[Records with modeling code]
##########

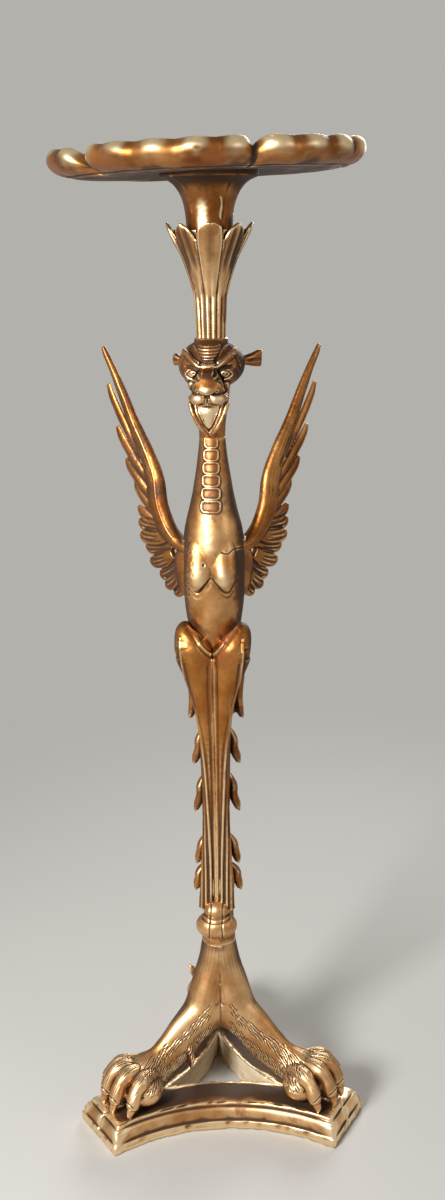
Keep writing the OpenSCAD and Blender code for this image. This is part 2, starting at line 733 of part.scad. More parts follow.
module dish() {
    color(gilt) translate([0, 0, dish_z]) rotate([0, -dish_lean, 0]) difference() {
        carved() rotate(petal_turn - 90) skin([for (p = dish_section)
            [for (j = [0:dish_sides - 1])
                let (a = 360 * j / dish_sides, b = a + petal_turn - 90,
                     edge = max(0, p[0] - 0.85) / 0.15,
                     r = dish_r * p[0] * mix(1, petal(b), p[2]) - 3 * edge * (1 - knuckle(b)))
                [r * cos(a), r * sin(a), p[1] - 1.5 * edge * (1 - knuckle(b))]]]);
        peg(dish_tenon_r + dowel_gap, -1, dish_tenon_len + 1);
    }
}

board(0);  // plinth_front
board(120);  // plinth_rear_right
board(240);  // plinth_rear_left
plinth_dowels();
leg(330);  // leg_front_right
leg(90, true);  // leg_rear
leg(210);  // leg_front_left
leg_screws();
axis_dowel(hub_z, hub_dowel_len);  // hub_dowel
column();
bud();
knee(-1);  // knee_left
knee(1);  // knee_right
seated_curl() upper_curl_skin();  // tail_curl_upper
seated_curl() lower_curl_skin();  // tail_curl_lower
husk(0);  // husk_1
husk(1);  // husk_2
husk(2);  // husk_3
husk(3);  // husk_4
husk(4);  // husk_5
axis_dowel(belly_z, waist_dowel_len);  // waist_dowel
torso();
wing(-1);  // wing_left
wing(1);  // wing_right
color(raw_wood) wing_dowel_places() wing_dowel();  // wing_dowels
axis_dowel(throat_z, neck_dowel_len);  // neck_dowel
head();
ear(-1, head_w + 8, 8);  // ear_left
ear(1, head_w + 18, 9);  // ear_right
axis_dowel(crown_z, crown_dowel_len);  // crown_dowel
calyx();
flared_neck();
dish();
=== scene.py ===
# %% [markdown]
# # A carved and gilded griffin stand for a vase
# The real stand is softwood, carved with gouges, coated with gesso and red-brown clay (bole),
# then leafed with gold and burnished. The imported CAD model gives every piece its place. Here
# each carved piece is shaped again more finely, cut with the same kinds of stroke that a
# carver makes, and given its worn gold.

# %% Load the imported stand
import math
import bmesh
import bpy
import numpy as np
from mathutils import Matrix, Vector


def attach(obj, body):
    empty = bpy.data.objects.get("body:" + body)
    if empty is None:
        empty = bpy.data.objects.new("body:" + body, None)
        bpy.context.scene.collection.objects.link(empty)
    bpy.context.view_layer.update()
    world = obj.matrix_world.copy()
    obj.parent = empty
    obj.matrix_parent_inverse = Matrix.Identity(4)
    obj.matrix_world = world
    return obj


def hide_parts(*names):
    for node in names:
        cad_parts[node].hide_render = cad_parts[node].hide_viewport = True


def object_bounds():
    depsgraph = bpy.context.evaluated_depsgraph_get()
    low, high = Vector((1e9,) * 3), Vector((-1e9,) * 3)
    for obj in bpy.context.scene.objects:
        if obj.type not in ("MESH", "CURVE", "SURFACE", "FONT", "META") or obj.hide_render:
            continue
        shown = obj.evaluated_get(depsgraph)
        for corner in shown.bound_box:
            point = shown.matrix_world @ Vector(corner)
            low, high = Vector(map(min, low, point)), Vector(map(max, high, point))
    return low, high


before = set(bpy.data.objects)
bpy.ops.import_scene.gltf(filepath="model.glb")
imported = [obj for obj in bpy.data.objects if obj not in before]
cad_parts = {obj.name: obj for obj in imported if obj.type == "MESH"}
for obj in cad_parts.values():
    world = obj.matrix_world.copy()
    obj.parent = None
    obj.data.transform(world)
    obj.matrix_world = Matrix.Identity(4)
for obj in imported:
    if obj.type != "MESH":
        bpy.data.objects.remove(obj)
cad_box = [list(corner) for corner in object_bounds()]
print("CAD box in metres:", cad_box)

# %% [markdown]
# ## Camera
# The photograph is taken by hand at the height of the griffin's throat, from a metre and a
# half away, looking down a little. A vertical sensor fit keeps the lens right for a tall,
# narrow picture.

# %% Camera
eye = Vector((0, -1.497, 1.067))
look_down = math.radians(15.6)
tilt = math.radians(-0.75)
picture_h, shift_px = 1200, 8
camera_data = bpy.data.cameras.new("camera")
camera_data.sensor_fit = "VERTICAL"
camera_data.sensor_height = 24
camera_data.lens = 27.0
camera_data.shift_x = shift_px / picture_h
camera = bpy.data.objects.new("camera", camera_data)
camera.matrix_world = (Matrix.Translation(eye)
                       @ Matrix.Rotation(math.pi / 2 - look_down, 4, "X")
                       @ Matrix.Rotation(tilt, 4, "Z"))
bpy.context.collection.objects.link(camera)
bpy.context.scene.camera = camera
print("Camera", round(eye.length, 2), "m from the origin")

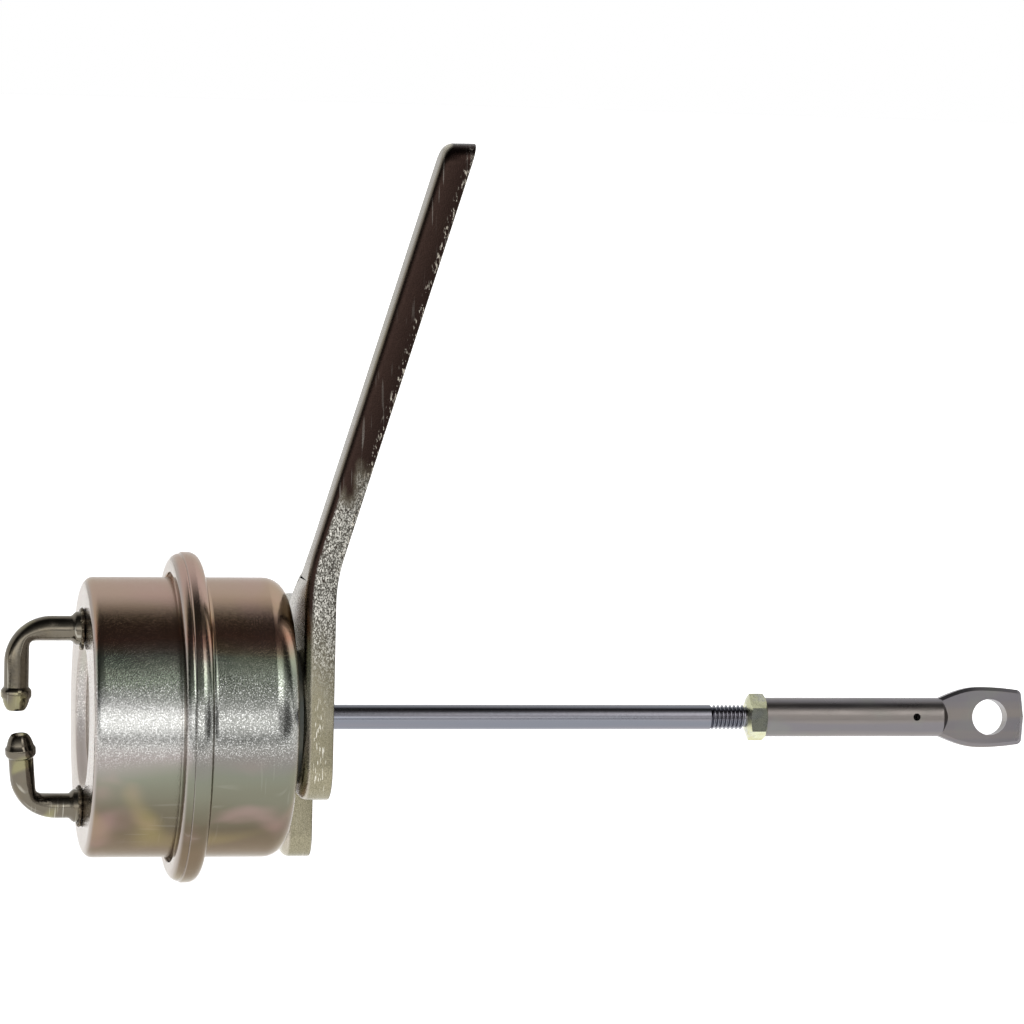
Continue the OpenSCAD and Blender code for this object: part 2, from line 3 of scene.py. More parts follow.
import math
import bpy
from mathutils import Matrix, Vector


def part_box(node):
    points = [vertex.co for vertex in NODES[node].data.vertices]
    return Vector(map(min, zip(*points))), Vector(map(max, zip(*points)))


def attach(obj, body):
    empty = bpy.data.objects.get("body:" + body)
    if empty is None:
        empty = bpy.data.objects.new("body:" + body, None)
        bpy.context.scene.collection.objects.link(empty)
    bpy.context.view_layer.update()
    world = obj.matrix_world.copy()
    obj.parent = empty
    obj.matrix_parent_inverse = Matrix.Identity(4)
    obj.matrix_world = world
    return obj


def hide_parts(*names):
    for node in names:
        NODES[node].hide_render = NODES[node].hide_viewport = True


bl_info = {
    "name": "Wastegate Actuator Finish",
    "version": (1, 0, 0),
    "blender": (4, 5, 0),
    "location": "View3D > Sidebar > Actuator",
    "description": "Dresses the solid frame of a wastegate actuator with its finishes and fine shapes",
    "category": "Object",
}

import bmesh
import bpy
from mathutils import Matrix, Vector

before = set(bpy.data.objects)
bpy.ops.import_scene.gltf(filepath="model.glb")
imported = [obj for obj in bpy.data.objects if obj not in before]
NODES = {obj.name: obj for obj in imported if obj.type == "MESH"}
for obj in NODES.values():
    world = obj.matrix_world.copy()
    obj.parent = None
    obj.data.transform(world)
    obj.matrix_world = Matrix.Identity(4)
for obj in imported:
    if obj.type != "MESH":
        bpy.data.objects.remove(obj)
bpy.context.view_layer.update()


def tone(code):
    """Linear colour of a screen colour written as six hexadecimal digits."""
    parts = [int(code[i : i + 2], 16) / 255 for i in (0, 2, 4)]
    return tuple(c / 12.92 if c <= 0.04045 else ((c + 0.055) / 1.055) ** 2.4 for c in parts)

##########

▶ _Your objective_:
Set down all of the entries exactly, please.

▶ _Result of the exercise_:
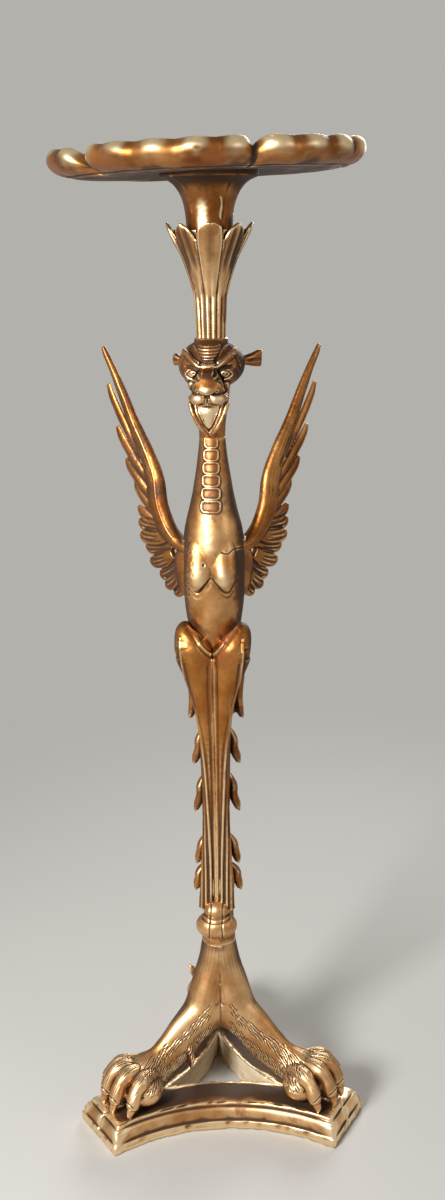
Keep writing the OpenSCAD and Blender code for this image. This is part 2, starting at line 733 of part.scad. More parts follow.
module dish() {
    color(gilt) translate([0, 0, dish_z]) rotate([0, -dish_lean, 0]) difference() {
        carved() rotate(petal_turn - 90) skin([for (p = dish_section)
            [for (j = [0:dish_sides - 1])
                let (a = 360 * j / dish_sides, b = a + petal_turn - 90,
                     edge = max(0, p[0] - 0.85) / 0.15,
                     r = dish_r * p[0] * mix(1, petal(b), p[2]) - 3 * edge * (1 - knuckle(b)))
                [r * cos(a), r * sin(a), p[1] - 1.5 * edge * (1 - knuckle(b))]]]);
        peg(dish_tenon_r + dowel_gap, -1, dish_tenon_len + 1);
    }
}

board(0);  // plinth_front
board(120);  // plinth_rear_right
board(240);  // plinth_rear_left
plinth_dowels();
leg(330);  // leg_front_right
leg(90, true);  // leg_rear
leg(210);  // leg_front_left
leg_screws();
axis_dowel(hub_z, hub_dowel_len);  // hub_dowel
column();
bud();
knee(-1);  // knee_left
knee(1);  // knee_right
seated_curl() upper_curl_skin();  // tail_curl_upper
seated_curl() lower_curl_skin();  // tail_curl_lower
husk(0);  // husk_1
husk(1);  // husk_2
husk(2);  // husk_3
husk(3);  // husk_4
husk(4);  // husk_5
axis_dowel(belly_z, waist_dowel_len);  // waist_dowel
torso();
wing(-1);  // wing_left
wing(1);  // wing_right
color(raw_wood) wing_dowel_places() wing_dowel();  // wing_dowels
axis_dowel(throat_z, neck_dowel_len);  // neck_dowel
head();
ear(-1, head_w + 8, 8);  // ear_left
ear(1, head_w + 18, 9);  // ear_right
axis_dowel(crown_z, crown_dowel_len);  // crown_dowel
calyx();
flared_neck();
dish();
=== scene.py ===
# %% [markdown]
# # A carved and gilded griffin stand for a vase
# The real stand is softwood, carved with gouges, coated with gesso and red-brown clay (bole),
# then leafed with gold and burnished. The imported CAD model gives every piece its place. Here
# each carved piece is shaped again more finely, cut with the same kinds of stroke that a
# carver makes, and given its worn gold.

# %% Load the imported stand
import math
import bmesh
import bpy
import numpy as np
from mathutils import Matrix, Vector


def attach(obj, body):
    empty = bpy.data.objects.get("body:" + body)
    if empty is None:
        empty = bpy.data.objects.new("body:" + body, None)
        bpy.context.scene.collection.objects.link(empty)
    bpy.context.view_layer.update()
    world = obj.matrix_world.copy()
    obj.parent = empty
    obj.matrix_parent_inverse = Matrix.Identity(4)
    obj.matrix_world = world
    return obj


def hide_parts(*names):
    for node in names:
        cad_parts[node].hide_render = cad_parts[node].hide_viewport = True


def object_bounds():
    depsgraph = bpy.context.evaluated_depsgraph_get()
    low, high = Vector((1e9,) * 3), Vector((-1e9,) * 3)
    for obj in bpy.context.scene.objects:
        if obj.type not in ("MESH", "CURVE", "SURFACE", "FONT", "META") or obj.hide_render:
            continue
        shown = obj.evaluated_get(depsgraph)
        for corner in shown.bound_box:
            point = shown.matrix_world @ Vector(corner)
            low, high = Vector(map(min, low, point)), Vector(map(max, high, point))
    return low, high


before = set(bpy.data.objects)
bpy.ops.import_scene.gltf(filepath="model.glb")
imported = [obj for obj in bpy.data.objects if obj not in before]
cad_parts = {obj.name: obj for obj in imported if obj.type == "MESH"}
for obj in cad_parts.values():
    world = obj.matrix_world.copy()
    obj.parent = None
    obj.data.transform(world)
    obj.matrix_world = Matrix.Identity(4)
for obj in imported:
    if obj.type != "MESH":
        bpy.data.objects.remove(obj)
cad_box = [list(corner) for corner in object_bounds()]
print("CAD box in metres:", cad_box)

# %% [markdown]
# ## Camera
# The photograph is taken by hand at the height of the griffin's throat, from a metre and a
# half away, looking down a little. A vertical sensor fit keeps the lens right for a tall,
# narrow picture.

# %% Camera
eye = Vector((0, -1.497, 1.067))
look_down = math.radians(15.6)
tilt = math.radians(-0.75)
picture_h, shift_px = 1200, 8
camera_data = bpy.data.cameras.new("camera")
camera_data.sensor_fit = "VERTICAL"
camera_data.sensor_height = 24
camera_data.lens = 27.0
camera_data.shift_x = shift_px / picture_h
camera = bpy.data.objects.new("camera", camera_data)
camera.matrix_world = (Matrix.Translation(eye)
                       @ Matrix.Rotation(math.pi / 2 - look_down, 4, "X")
                       @ Matrix.Rotation(tilt, 4, "Z"))
bpy.context.collection.objects.link(camera)
bpy.context.scene.camera = camera
print("Camera", round(eye.length, 2), "m from the origin")

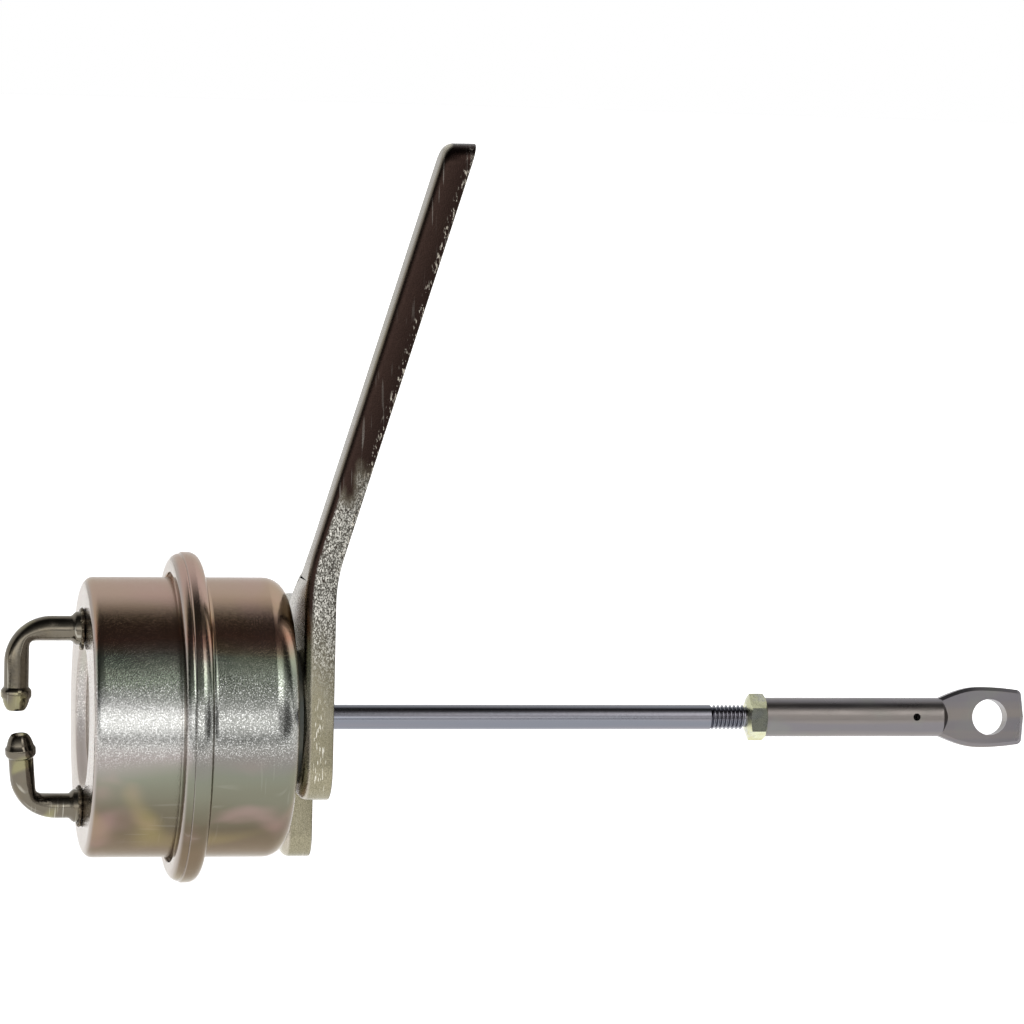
Continue the OpenSCAD and Blender code for this object: part 2, from line 3 of scene.py. More parts follow.
import math
import bpy
from mathutils import Matrix, Vector


def part_box(node):
    points = [vertex.co for vertex in NODES[node].data.vertices]
    return Vector(map(min, zip(*points))), Vector(map(max, zip(*points)))


def attach(obj, body):
    empty = bpy.data.objects.get("body:" + body)
    if empty is None:
        empty = bpy.data.objects.new("body:" + body, None)
        bpy.context.scene.collection.objects.link(empty)
    bpy.context.view_layer.update()
    world = obj.matrix_world.copy()
    obj.parent = empty
    obj.matrix_parent_inverse = Matrix.Identity(4)
    obj.matrix_world = world
    return obj


def hide_parts(*names):
    for node in names:
        NODES[node].hide_render = NODES[node].hide_viewport = True


bl_info = {
    "name": "Wastegate Actuator Finish",
    "version": (1, 0, 0),
    "blender": (4, 5, 0),
    "location": "View3D > Sidebar > Actuator",
    "description": "Dresses the solid frame of a wastegate actuator with its finishes and fine shapes",
    "category": "Object",
}

import bmesh
import bpy
from mathutils import Matrix, Vector

before = set(bpy.data.objects)
bpy.ops.import_scene.gltf(filepath="model.glb")
imported = [obj for obj in bpy.data.objects if obj not in before]
NODES = {obj.name: obj for obj in imported if obj.type == "MESH"}
for obj in NODES.values():
    world = obj.matrix_world.copy()
    obj.parent = None
    obj.data.transform(world)
    obj.matrix_world = Matrix.Identity(4)
for obj in imported:
    if obj.type != "MESH":
        bpy.data.objects.remove(obj)
bpy.context.view_layer.update()


def tone(code):
    """Linear colour of a screen colour written as six hexadecimal digits."""
    parts = [int(code[i : i + 2], 16) / 255 for i in (0, 2, 4)]
    return tuple(c / 12.92 if c <= 0.04045 else ((c + 0.055) / 1.055) ** 2.4 for c in parts)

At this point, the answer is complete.